The most effective structural fix is introducing an ideal customer profile (ICP) score or deal quality gate that influences commission eligibility, so not every closed deal pays out at the same rate. Pairing this with a 90-day post-close revenue review, where a portion of the commission vests based on early usage signals, directly ties the payout to the quality of the customer landed rather than just the size of the contract. This shifts rep behavior from optimizing for ACV at signature to qualifying for genuine expansion potential during the sales process.
How do you communicate a new or revised comp plan to an existing sales team without triggering attrition?
The biggest risk in rolling out a revised plan is reps feeling that the goalposts have moved unfairly, so the framing and timing matter as much as the mechanics. Present the change with clear reasoning tied to the company's revenue model, show concrete examples of what a solid performer can realistically earn under the new structure, and give reps a transition period, typically one quarter, where they can still earn under the old terms. If the new plan is genuinely better designed and the path to variable pay is credible, most high performers will accept the change; the ones who push back hardest are often those who benefited most from a misaligned structure.
Should Customer Success Managers at an AI startup be on a variable comp plan even if they don't carry a formal sales quota?
Yes, even without a formal quota, CSMs at AI startups benefit from having a variable component tied to consumption growth or net revenue retention within their book of business, because it signals that expansion is a shared commercial responsibility rather than a sales-only concern.
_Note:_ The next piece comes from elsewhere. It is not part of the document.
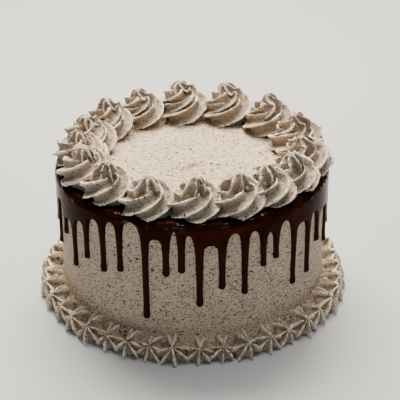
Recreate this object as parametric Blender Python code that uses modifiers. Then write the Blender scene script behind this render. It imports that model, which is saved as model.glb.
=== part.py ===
"""A round cookies and cream layer cake: frosted body, chocolate drip, a ring of piped rosettes on top
and a border of piped stars round the foot. Metres, +Z up, origin at the centre of the flat base."""

import math
import random

import bmesh
import bpy
from mathutils import Matrix, Vector

# Driving dimensions
CAKE_RADIUS = 0.1005
CAKE_HEIGHT = 0.1030
RIM_ROUNDING = 0.0035
CAKE_SIDES = 72
RIM_STEPS = 2

# Pieces that touch keep this much air between them
TOUCH_GAP = 0.0003

# Chocolate poured round the rim
GANACHE_THICKNESS = 0.0016
GANACHE_INNER_RADIUS = 0.0715
GANACHE_EDGE_TAPER = 0.0025
DRIP_HALF_WIDTH = 0.0025
DRIP_BULGE = 0.0024
DRIP_FLANK = 0.0011
DRIP_END_ROUNDING = 0.0020
ARCH_DROP = 0.0080

# Places of the sections: of a drip in half widths from its middle, of an arch in shares of the way across
DRIP_FACE, DRIP_SIDE, ARCH_FOOT = 0.45, 1.0, 1.15
ARCH_SHOULDERS = (0.38, 0.62)

# Drips on the side that faces the front (-Y): azimuth in degrees from +X, height of the tip,
# and height of the bare arch between this drip and the next
FRONT_DRIPS = (
    (-165.5, 0.0470, 0.088), (-155.5, 0.0640, 0.080), (-147.2, 0.0440, 0.086), (-138.1, 0.0580, 0.094),
    (-128.5, 0.0540, 0.097), (-120.1, 0.0590, 0.097), (-108.8, 0.0250, 0.091), (-100.3, 0.0620, 0.097),
    (-94.1, 0.0655, 0.097), (-87.0, 0.0380, 0.090), (-78.0, 0.0510, 0.095), (-68.5, 0.0440, 0.094),
    (-60.3, 0.0630, 0.090), (-54.2, 0.0660, 0.089), (-44.3, 0.0375, 0.085), (-34.5, 0.0390, 0.087),
    (-26.0, 0.0580, 0.080), (-14.0, 0.0460, 0.088),
)
BACK_DRIP_COUNT = 22
BACK_DRIP_TIPS = (0.062, 0.030)
BACK_ARCHES = (0.084, 0.096)
BACK_DRIP_WANDER = 0.16
BACK_DRIP_SEED = 11

# Rosettes piped on top with a six-point star tip: azimuth of the middle and of the leaning peak
ROSETTES = (
    (-157.0, -155.0), (-135.0, -134.0), (-111.0, -110.0), (-87.5, -87.0),
    (-67.0, -66.0), (-48.5, -51.0), (-30.0, -33.0), (-9.0, -11.0),
    (16.0, 15.0), (43.0, 44.0), (70.0, 71.0), (96.0, 97.0),
    (120.0, 121.0), (143.0, 143.5), (164.0, 166.0), (184.0, 183.0),
)
ROSETTE_RING_RADIUS = 0.0822
ROSETTE_RADIUS = 0.0203
ROSETTE_HEIGHT = 0.0255
ROSETTE_UNEVENNESS = 0.05
ROSETTE_LEAN = 0.0016
ROSETTE_SEED = 5
TIP_POINTS = 6
ROSETTE_FLUTE = 0.17

# Outline of a rosette from foot to peak: share of radius, share of height, turn in degrees
ROSETTE_LEVELS = (
    (0.88, 0.00, 0), (0.98, 0.08, 15), (1.00, 0.19, 35), (0.95, 0.31, 57), (0.84, 0.42, 78),
    (0.70, 0.51, 96), (0.61, 0.58, 110), (0.58, 0.67, 126), (0.50, 0.77, 144), (0.38, 0.87, 162),
    (0.24, 0.95, 176),
)

# Stars piped into the corner round the foot
STAR_COUNT = 41
STAR_CENTRE_RADIUS = 0.1092
STAR_CENTRE_HEIGHT = 0.0050
STAR_RADIUS = 0.0116
STAR_HEIGHT = 0.0074
STAR_TILT = 28.0
STAR_ROOT = 0.0100
STAR_UNEVENNESS = 0.06
STAR_TURN_WANDER = 0.3
STAR_SEED = 3
STAR_FLUTE = 0.44

# Outline of a star: share of radius, share of height above its middle plane
STAR_FOOT_SHARE = 0.90
STAR_LEVELS = ((1.00, 0.12), (0.62, 0.62))


def clear_scene():
    for obj in list(bpy.data.objects):
        bpy.data.objects.remove(obj, do_unlink=True)


def make_material(name, colour, roughness):
    material = bpy.data.materials.new(name)
    material.use_nodes = True
    shader = material.node_tree.nodes["Principled BSDF"]
    shader.inputs["Base Color"].default_value = (*colour, 1.0)
    shader.inputs["Roughness"].default_value = roughness
    shader.inputs["Metallic"].default_value = 0.0
    return material


def add_object(name, bm, collection, material):
    """Turns a bmesh into a named object with outward faces."""
    bmesh.ops.recalc_face_normals(bm, faces=bm.faces)
    if bm.calc_volume(signed=True) < 0:
        bmesh.ops.reverse_faces(bm, faces=bm.faces)
    mesh = bpy.data.meshes.new(name)
    bm.to_mesh(mesh)
    bm.free()
    mesh.materials.append(material)
    mesh.shade_smooth()
    mesh.set_sharp_from_angle(angle=math.radians(35))
    obj = bpy.data.objects.new(name, mesh)
    collection.objects.link(obj)
    return obj


def polar(radius, azimuth, height):
    return Vector((radius * math.cos(azimuth), radius * math.sin(azimuth), height))


def cake_body(collection, material):
    """A turned solid: flat base, straight wall, softly rounded rim and flat top."""
    outline = [(0.0, CAKE_HEIGHT)]
    for step in range(RIM_STEPS + 1):
        angle = math.pi / 2 * (1 - step / RIM_STEPS)
        outline.append((
            CAKE_RADIUS - RIM_ROUNDING + RIM_ROUNDING * math.cos(angle),
            CAKE_HEIGHT - RIM_ROUNDING + RIM_ROUNDING * math.sin(angle),
        ))
    outline += [(CAKE_RADIUS, 0.0), (0.0, 0.0)]
    mesh = bpy.data.meshes.new("cake")
    points = [(radius, 0.0, height) for radius, height in outline]
    mesh.from_pydata(points, [(i, i + 1) for i in range(len(points) - 1)], [])
    mesh.materials.append(material)
    cake = bpy.data.objects.new("cake", mesh)
    collection.objects.link(cake)
    screw = cake.modifiers.new("turn", "SCREW")
    screw.steps = CAKE_SIDES
    screw.render_steps = CAKE_SIDES
    screw.use_merge_vertices = True
    screw.merge_threshold = 0.00001
    screw.use_smooth_shade = True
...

A practical approach is a retention and growth bonus paid quarterly, calculated against a baseline usage target per account, which keeps CSMs focused on adoption without turning them into a secondary sales force. The key is ensuring the targets are achievable through the activities CSMs actually control, such as onboarding quality, training, and usage reviews, rather than metrics that depend on factors outside their influence.